There would be good parts about the changes, though. Twitch might find itself ‘relocated’ to Youtube, to replace the current Youtube stream, which would make Twitch easier to access and make subsequent videos of streamed content easier to produce and faster to release. I imagine the quality of the stream could be improved with Youtube’s servers, and maybe we might get some new ads: and I know that doesn’t seem like much of a benefit but I’m getting tired of Spanish paper towel commercials. Increased visibility on Youtube might also go a long way to the legitimizing of eSports, or at least get more people interested and watching.
Of course, the actual changes to how Twitch will operate and the way it affects our streaming could arguably be called completely secondary or even negligible compared the real concern many gamers and critics have regarding the purchase. Despite Google Plus integration, for example, Youtube is still as popular as ever, and I imagine the same thing will happen with Twitch. But the real fear isn’t just about a change of management, it’s about how terrifyingly large Google and Youtube are getting. Companies getting “too big to fail” may be a desired end state for the company itself, but it’s pretty much never good for the customer because it spit’s in the face of the capitalist system as a whole, allowing companies to lavish in the benefits of capitalism without all the risks that otherwise make the system function.
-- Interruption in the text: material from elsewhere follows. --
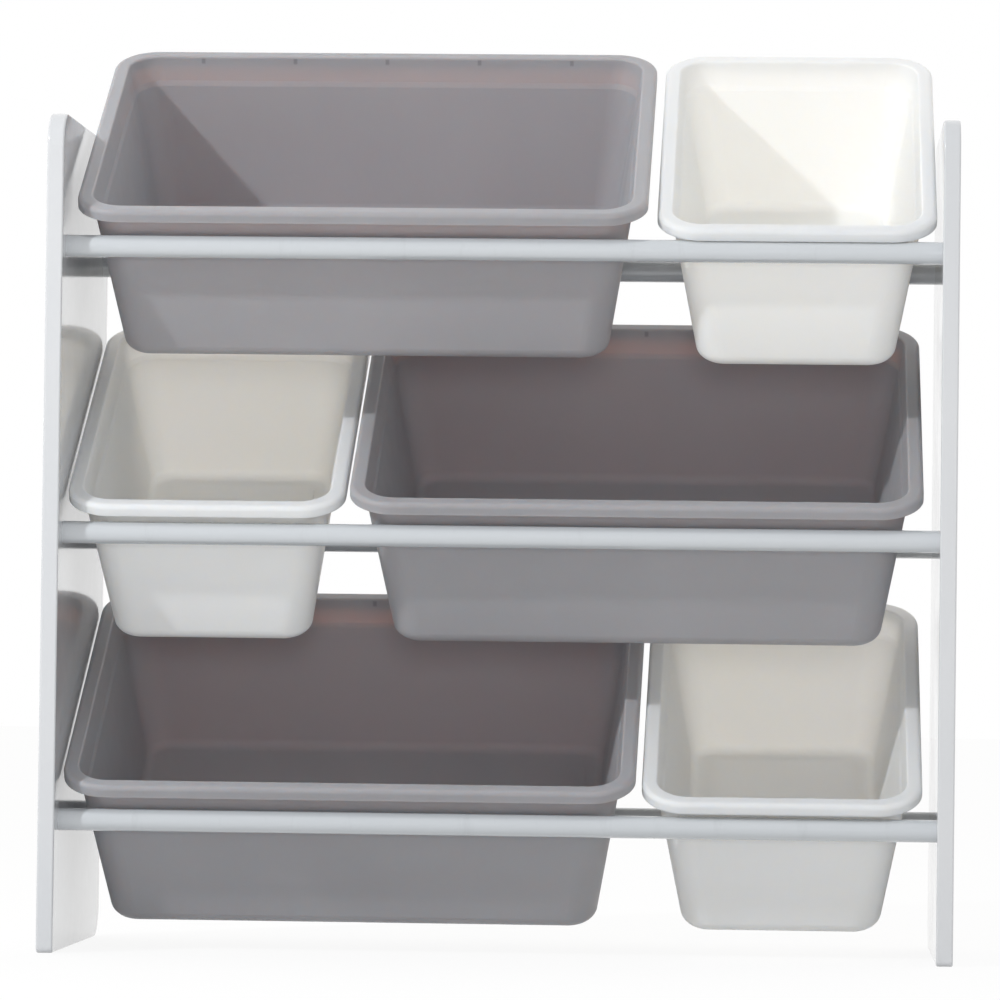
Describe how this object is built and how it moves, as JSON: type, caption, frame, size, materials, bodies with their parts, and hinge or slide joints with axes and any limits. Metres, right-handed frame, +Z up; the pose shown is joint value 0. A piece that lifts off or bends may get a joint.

Twitch and Google may not have always had the same audience but they were always competitors for your time, attention, and ad revenue, and now unless you switch over to Azubu (Frankly, I used Azubu before the merger, it’s less laggy for me) that competition isn’t there anymore.
The U.S. regulators may challenge the merger, as Google predicts, but if history has set any sort of precedent it won’t go anywhere and the merger will go off without a hitch. So how worried should you be about this merger, ultimately? If you just want to watch streams and the politics bore you, it’s really just a minor inconvenience. But if you’re a big picture type, well… it should be worrying, but I wouldn’t call it a disaster.